Muy pronto, la mole del Everest asoma desafiante y procaz por entre las nubes. Se trata de un espectáculo majestuoso, fascinante
Después de una hora sobrevolamos la inmensa meseta tibetana, ahora completamente soleada. Hay que adelantar dos horas y 15 minutos el reloj. Me acuerdo del consejo de mi amigo Bijay antes de despedirnos en Kathmandú. “Si piensas constantemente en el mal de altura, entonces con seguridad que lo sufrirás”. ¿Pero cómo quitártelo de la cabeza cuando vas a pasear tu organismo a más de 5.000 metros durante varios días? Lo intentaré. En el aparcamiento del aeropuerto nos espera Tenzing, un joven tibetano que será nuestro guía durante toda la ruta. Nada más vernos nos saluda con el caracteristico ¡tashi dele! (hola en tibetano) y nos coloca una kata al cuello (bufanda blanca de bienvenida). Todavía nos separan 95 kilómetros de Lhasa, una hora y cuarto por una buena carretera que primero bordea, y luego cruza, el caudaloso río Tsangpo. En el interior del moderno Land Cruisser suena música china.

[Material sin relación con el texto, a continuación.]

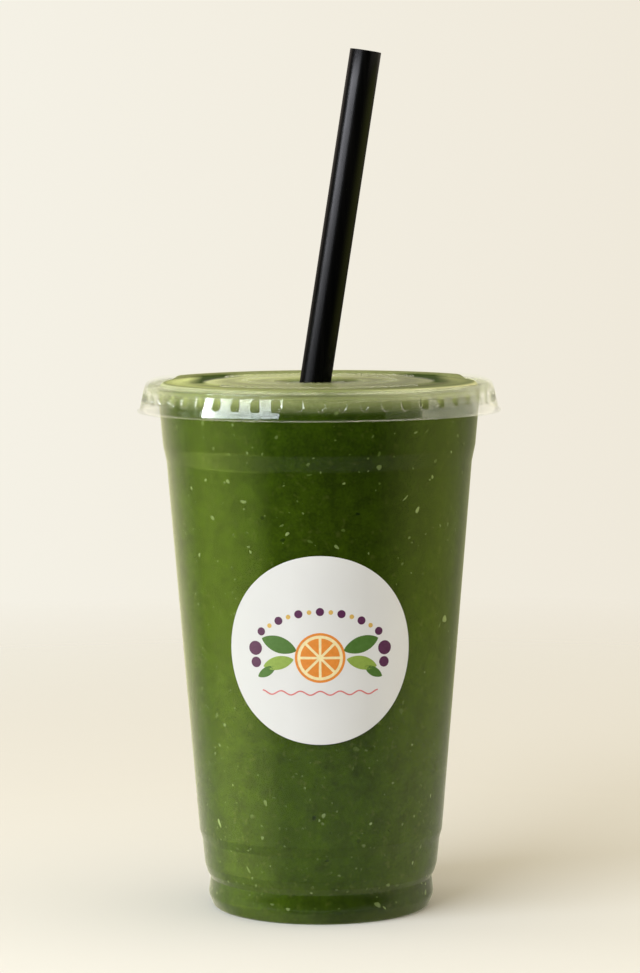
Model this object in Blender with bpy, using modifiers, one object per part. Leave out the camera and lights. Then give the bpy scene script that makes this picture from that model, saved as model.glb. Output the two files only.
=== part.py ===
"""A 24 oz cup of green smoothie: clear plastic cup, flat snap lid, wide black straw and round sticker.

The origin is on the cup's axis, in the plane that its foot stands on. +Z is up, the sticker faces -Y
and the straw leans towards +X. Lengths are in metres; MM turns the millimetres of the drawing into them.
"""

import math

import bmesh
import bpy
from mathutils import Matrix, Vector

MM = 0.001

# How round the turned pieces are
CUP_SIDES = 60
STRAW_SIDES = 24
STICKER_SIDES = 36
STICKER_RINGS = 5

# Room left between two pieces that touch
GAP = 0.3 * MM

# The cup: outer radii and the heights where they hold
CUP_WALL = 0.5 * MM
BASE_RECESS_HEIGHT = 2.6 * MM
BASE_RECESS_RADIUS = 25.0 * MM
FOOT_INNER_RADIUS = 27.4 * MM
FOOT_OUTER_RADIUS = 30.6 * MM
HEEL_RADIUS = 32.5 * MM
HEEL_HEIGHT = 4.0 * MM
WAIST_RADIUS = 32.05 * MM
WAIST_HEIGHT = 8.6 * MM
SHOULDER_RADIUS = 33.5 * MM
SHOULDER_HEIGHT = 12.4 * MM
LOW_STEP_HEIGHT = 19.6 * MM
LOW_STEP_RISE = 2.8 * MM
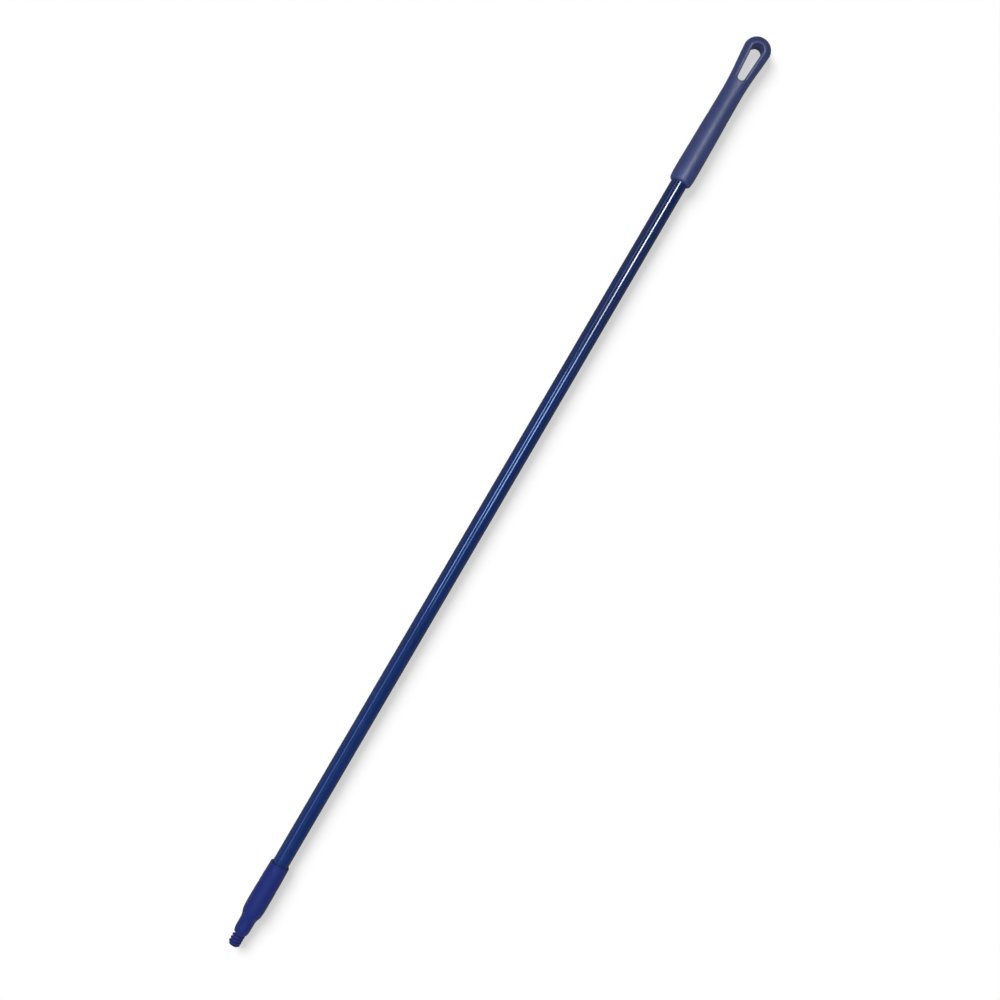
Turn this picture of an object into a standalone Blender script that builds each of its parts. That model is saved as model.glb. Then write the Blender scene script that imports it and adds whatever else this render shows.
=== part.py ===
"""Threaded utility pole: a painted tube with a moulded hand grip and a screw tip.

Every piece is modelled in the frame of the empty "pole_axis". Its +Z runs along the
pole from the threaded end to the hanging loop, so a station is a distance from the
threaded end. Its +X is the world's +Y, across the pole, and its +Y is the world's +Z,
up. The pole lies on its side on z = 0, and the world's origin is below its middle.
"""

import math

import bmesh
import bpy
from mathutils import Vector

MM = 0.001

# Overall
POLE_LENGTH = 1573.5 * MM
SIDES = 30  # of every round piece: a corner at each side and a flat at top and bottom
FIT_GAP = 0.3 * MM  # the adhesive film or clearance between neighbouring pieces
AXIS_GAP = 0.01 * MM  # points nearer than this are one point
LEAD_IN = 1.5 * MM  # chamfer of what is pushed into the tube

# Tube
TUBE_RADIUS = 12.7 * MM
TUBE_WALL = 1.0 * MM
TUBE_START = 63.5 * MM
TUBE_END = 1485.9 * MM

# Screw thread of the tip: 3/4-5 ACME, right hand
THREAD_PITCH = 5.08 * MM
THREAD_MAJOR = 9.525 * MM
THREAD_MINOR = 6.86 * MM
THREAD_CREST = 1.88 * MM
THREAD_FLANK = math.radians(14.5)
THREAD_TURNS = 4
THREAD_STEPS = 30  # a turn
THREAD_CHAMFER = 2.7 * MM
THREAD_SINK = 0.6 * MM  # how deep the tooth's foot sits in the core
FIRST_CREST = 4.4 * MM  # station of the first crest, on the +Y side
CORE_CHAMFER = 0.5 * MM  # of the core's end

# Outside of the tip: stations and radii
TIP_STOP = 20 * MM  # flat ring that the tool's socket stops against
TIP_STOP_RADIUS = 8.9 * MM
TIP_COLLAR = 11.75 * MM
TIP_MOUTH = 140.1 * MM
TIP_MOUTH_RADIUS = 15.15 * MM
TIP_LIP = 1.4 * MM
TIP_LIP_STEPS = 4
TIP_BODY_STEPS = 22
TIP_NOSE_STEPS = 6
TIP_OUTLINE = (
    (31.5 * MM, TIP_COLLAR),
    (43.5 * MM, 11.9 * MM),
    (48.5 * MM, 12.75 * MM),
    (53.5 * MM, 14.6 * MM),
    (59.5 * MM, 15.65 * MM),
    (75.5 * MM, 16.1 * MM),
    (107.5 * MM, 15.8 * MM),
    (TIP_MOUTH - TIP_LIP, TIP_MOUTH_RADIUS),
)

# Inside of the tip
SPIGOT_END = 121.5 * MM
SPIGOT_BORE = 8.2 * MM
SPIGOT_BORE_START = 59.5 * MM
CORE_BORE = 3.2 * MM
CORE_BORE_START = 12 * MM
CORE_BORE_END = 47.5 * MM

# Grip: stations with the half width across the pole
GRIP_START = 1323.5 * MM
GRIP_LIP = 4 * MM
GRIP_LIP_FOOT = 13.5 * MM  # radius where the lip meets the flat end ring
GRIP_LIP_STEPS = 5
GRIP_HANDLE_STEPS = 9
GRIP_FLARE_STEPS = 14
GRIP_WIDTHS = (
    (GRIP_START + GRIP_LIP, 17.1 * MM),
    (1338.5 * MM, 17.85 * MM),
    (1397.5 * MM, 17.25 * MM),
    (1481.5 * MM, 16.1 * MM),
    (1509.5 * MM, 17.25 * MM),
    (1535.5 * MM, 19.6 * MM),
    (1554.5 * MM, 21.15 * MM),
)
GRIP_BORE_END = 1488.5 * MM
GRIP_BORE_OVERRUN = 5 * MM  # how far the bore's cutter runs out of the mouth
ROUND_END = 1459.5 * MM  # the grip is round up to here
LOOP_START = 1509.5 * MM  # and has the loop's section from here
LOOP_DEPTH = 15.8 * MM  # half the loop's thickness
LOOP_SQUARENESS = 2.4  # exponent of the section's superellipse, 2 when round
LOOP_CENTRE = 1554.5 * MM  # of the round end
LOOP_END_POWER = 2.6
LOOP_END_STEPS = 9
LOOP_END_FLAT = 0.4  # of a step, left as a small flat at the very end

# Hole of the loop: a slot that widens towards the end
HOLE_NEAR = 1504.2 * MM
HOLE_NEAR_RADIUS = 5.5 * MM
HOLE_FAR = 1551.3 * MM
HOLE_FAR_RADIUS = 8.4 * MM
HOLE_RIM = 2.8 * MM  # radius of the rim's rounding
HOLE_RIM_ANGLES = (0, 20, 40, 58, 74)
HOLE_FAR_STEPS = 18
HOLE_NEAR_STEPS = 14
HOLE_FLARE = 5 * MM  # how far the cutter runs on outwards past the rim
HOLE_REACH = LOOP_DEPTH + 4 * MM  # half the cutter's height

# Bung in the tube's upper end
BUNG_START = 1421.5 * MM
BUNG_FLANGE = 2 * MM
BUNG_WALL = 2.8 * MM

# Spring pins, which lie across the pole
PIN_RADIUS = 2 * MM
PIN_WALL = 0.6 * MM
PIN_SLOT = math.radians(30)  # angle left open
PIN_ARC_STEPS = 14
PIN_HOLE_SIDES = 18
PIN_HOLE_DEPTH = 60 * MM  # of the cutter, past both sides of the pole
TIP_PIN_STATION = 101.5 * MM
TIP_PIN_LENGTH = 31 * MM
GRIP_PIN_STATION = 1437.5 * MM
GRIP_PIN_LENGTH = 32.2 * MM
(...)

Entramos en la antigua ciudad prohibida, en la capital del Tibet, y sólo la visión del Potala, magnífico y majestuoso, un coloso blanco que parece una deidad tibetana petrificada, me redime de la decepción de la amplia avenida de asfalto flanqueada de comercios idénticos esculpidos en locales de hormigón (al más puro estilo comunista chino). La ciudad está repleta de banderas del gigante asiático para celebrar el aniversario de la “liberación” de Lhasa, aunque los tibetanos no parecen estar por la labor de festejar el comienzo del exilio del Dalai Lama. Para la mayoría, la supuesta liberación no es otra cosa que dominación, sin más. El progreso que, sin duda, ha llegado a Lhasa, no viene acompañado en este caso por la gratitud de los tibetanos. China debería preguntarse por qué.